The expansion of digital identity will likely reduce reliance on live selfies during onboarding as adoption grows. Despite its standard practice across fintech, the live selfie has never been overly popular with users. It’s a check born out of necessity, but nevertheless prone to false negatives and increasingly vulnerable to deepfake manipulation.

That being said, there are security cases where live selfies may stay relevant and in use despite their occasionally imperfect biometric capture. Certain processes need additional verification that the actual owner of the identity is on the other end, and liveness tests will still be used in those cases. Digital wallets may eventually be expanded to include liveness checks to prevent identity swapping.

Digital wallets will eventually kill the Optical Character Recognition (OCR) processes where you extract data from plastic documents, with which live selfies have long been paired. Going forward, it’s more likely this type of liveness check will become an additional high-security measure alongside digital wallets rather than a commonplace identity check.

Fintech’s short preparation runway 

Google and Apple have a global reach and update cycles measured in months, not years. For better or worse, they’re setting the rules, and it’s fintechs’ job to adapt accordingly and at their pace. Adapting begins with integrating support for identity wallet credentials through W3C Verifiable Credentials or by working with issuers who support wallet interoperability.

Once support is in place, fintechs should review current SCA implementation. Explore passwordless authentication strategies that leverage device-native security and biometric. Make a roadmap for getting away from SMS and live selfies.

The digital documents stored by fintechs are issued by banks, payroll providers, and tax authorities.
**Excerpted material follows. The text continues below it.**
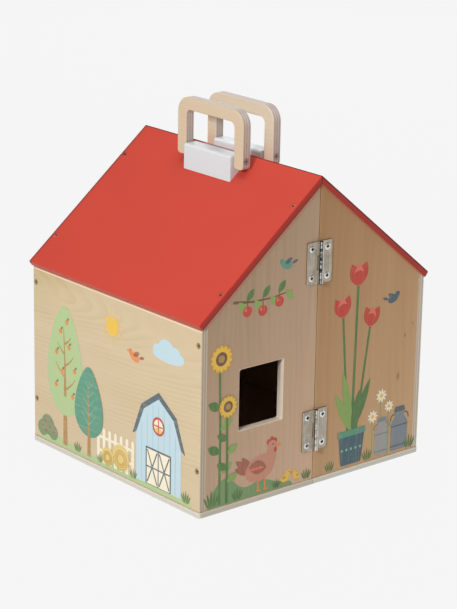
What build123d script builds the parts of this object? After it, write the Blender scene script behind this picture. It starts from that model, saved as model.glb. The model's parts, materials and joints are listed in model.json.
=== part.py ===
from build123d import *
import math
import os

os.makedirs("parts", exist_ok=True)

# Toy farmhouse carry case: two half houses hinged on the front gable, each with a floor panel,
# an outer side wall, half of both gables and a roof panel, and a grab handle beside the ridge.
# Lengths are millimetres. X runs across the gables, Y from the hinged gable to the rear, Z up.
# The origin lies on the table, in the middle of the closed case.

# House outline
house_width = 260.0          # between the outer faces of the side walls
house_depth = 240.0          # between the outer faces of the gables
eave_height = 163.0          # floor panel's top to the side wall's outer top edge
roof_pitch = 39.05           # degrees from level
seam_gap = 0.6               # between the two halves when closed

# Panels
base_thickness = 5.0
base_margin = 1.0            # floor panel proud of the walls
base_corner_radius = 3.0
wall_thickness = 6.4
gable_thickness = 7.6
roof_thickness = 6.4
gable_overhang = 1.5         # roof panel past each gable
roof_edge_radius = 1.5       # along the eave
edge_ease = 0.5              # sanded edges of the panels

# Window in the left half of the front gable
window_width = 49.6
window_height = 55.2
window_inset = 42.6          # side wall's outer face to the window
window_sill = 64.7           # above the floor panel
window_corner_radius = 2.0
window_edge_radius = 0.4

# Countersunk screws that hold the panels
panel_screw_head = 5.6
panel_screw_shank = 2.8
panel_screw_length = 22.0
panel_screw_sink = 0.3       # head below the surface
screw_fit = 0.05             # radial, shank and head in the wood
wall_screw_low = 37.0        # above the floor panel
wall_screw_below_eave = 14.0
roof_screw_near_ridge = 31.5     # down the slope from the ridge
roof_screw_near_eave = 133.0
base_screw_spacing = 150.0   # the two under a side wall
base_screw_from_wall = 66.0  # side wall's outer face to the screw under each gable

# Butt hinges
hinge_height = 38.0
hinge_open_width = 28.8
leaf_thickness = 1.2
leaf_corner_radius = 1.5
leaf_edge_radius = 0.25
knuckle_diameter = 4.6
knuckle_count = 3
knuckle_end_gap = 0.3        # between neighbouring knuckles
knuckle_standoff = 0.3       # between the knuckles and the gable
hinge_pin_diameter = 2.4
hinge_pin_fixed_fit = 0.02   # radial, in the left leaf's knuckles
hinge_pin_running_fit = 0.06     # radial, in the right leaf's knuckle
hinge_pin_proud = 0.5        # past each end of the knuckles
lower_hinge_middle = 46.5    # above the floor panel
upper_hinge_middle = 200.0
hinge_screw_offset = 8.9     # from the hinge axis
hinge_screw_spacing = 26.0
hinge_screw_head = 6.4
hinge_screw_shank = 2.8
hinge_screw_length = 6.8
hinge_screw_dome = 0.5       # head proud of the leaf

# Grab handles and the painted blocks that carry them
handle_offset = 17.4         # seam to the middle of a handle
handle_setback = 2.4         # from the house's mid depth towards the rear
handle_length = 90.0
handle_thickness = 9.1
handle_leg_width = 12.0
handle_bar_height = 11.5
handle_rise = 44.9           # pivot to the top of the bar
handle_tail = 7.8            # pivot to the bottom of a leg
handle_corner_radius = 14.5
handle_inner_radius = 5.5
handle_foot_radius = 3.5
handle_edge_radius = 0.8
pivot_rise = 13.2            # pivot above the roof's top surface, straight up
block_thickness = 15.6
block_rise = 3.5             # pivot to the top of the block
block_top_radius = 2.2
block_edge_radius = 0.8
handle_side_gap = 1.0        # between a leg and the end of its block
pivot_screw_head = 6.4
pivot_screw_shank = 4.0
pivot_screw_length = 27.0
pivot_fit = 0.1              # radial, shank in the leg
pivot_head_gap = 0.2         # between the head's cone and its seat
block_screw_length = 16.0
block_screw_spacing = 20.0
block_screw_shift = 3.3      # from the block's middle towards the seam, where it enters the block

# Closing magnets in the seam edges of the rear gable
magnet_diameter = 4.0
magnet_length = 3.0
magnet_fit = 0.05
magnet_low = 60.0            # above the floor panel
magnet_high = 200.0

# Cross recess of every screw
recess_width_share = 0.62    # of the head's diameter
recess_slot = 0.9
recess_depth = 1.1
head_cone = 45.0             # degrees, half of the countersink's angle

# Derived places
half_width = house_width / 2
seam_face = seam_gap / 2
slope = math.radians(roof_pitch)
eave_level = base_thickness + eave_height
apex_level = eave_level + half_width * math.tan(slope)
roof_drop = roof_thickness / math.cos(slope)     # roof thickness measured straight up
hinge_axis_gap = knuckle_diameter / 2 + knuckle_standoff
hinge_reach = hinge_axis_gap + knuckle_diameter / 2
overall_depth = hinge_reach + house_depth + gable_overhang
front_face = hinge_reach - overall_depth / 2
rear_face = front_face + house_depth
mid_depth = (front_face + rear_face) / 2
handle_mid = mid_depth + handle_setback
hinge_axis = front_face - hinge_axis_gap
front_mid = front_face + gable_thickness / 2     # middle of the front gable's thickness
rear_mid = rear_face - gable_thickness / 2
inner_wall = half_width - wall_thickness
pivot_level = apex_level + roof_drop - handle_offset * math.tan(slope) + pivot_rise
handle_gap_length = handle_length - 2 * handle_leg_width
block_length = handle_gap_length - 2 * handle_side_gap
window_mid = half_width - window_inset - window_width / 2
window_centre_level = base_thickness + window_sill + window_height / 2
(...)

Exploring partnerships where possible is wise, as is designing interoperability frameworks that will allow these credentials to be trusted and ingested in real time.

Identity wallets sit on a foundation of user control that cannot be compromised. Designing for granular consent is essential. Mind your overreach. Transparency nearly always ends up being a competitive advantage.

Mind your regulators, who are already watching this space closely. Federal and local open banking standards are going to matter. Wallets are already regulated by a growing body of digital identity legislation. There is no shortcut to technical readiness and policy awareness. Play by the rules. 

Wallets bring usability, security, and portability together under one umbrella. With the ecosystem’s two largest mobile players putting their full weight behind this shift, things are going to move fast. There is a limited time in which fintechs can anticipate, rather than just react and play catch-up. The next decade of fintech identity will be defined by experiences designed for verifiable credentials that are frictionless and trustworthy. Any fintech that plans to be a part of that decade needs to plan for it now.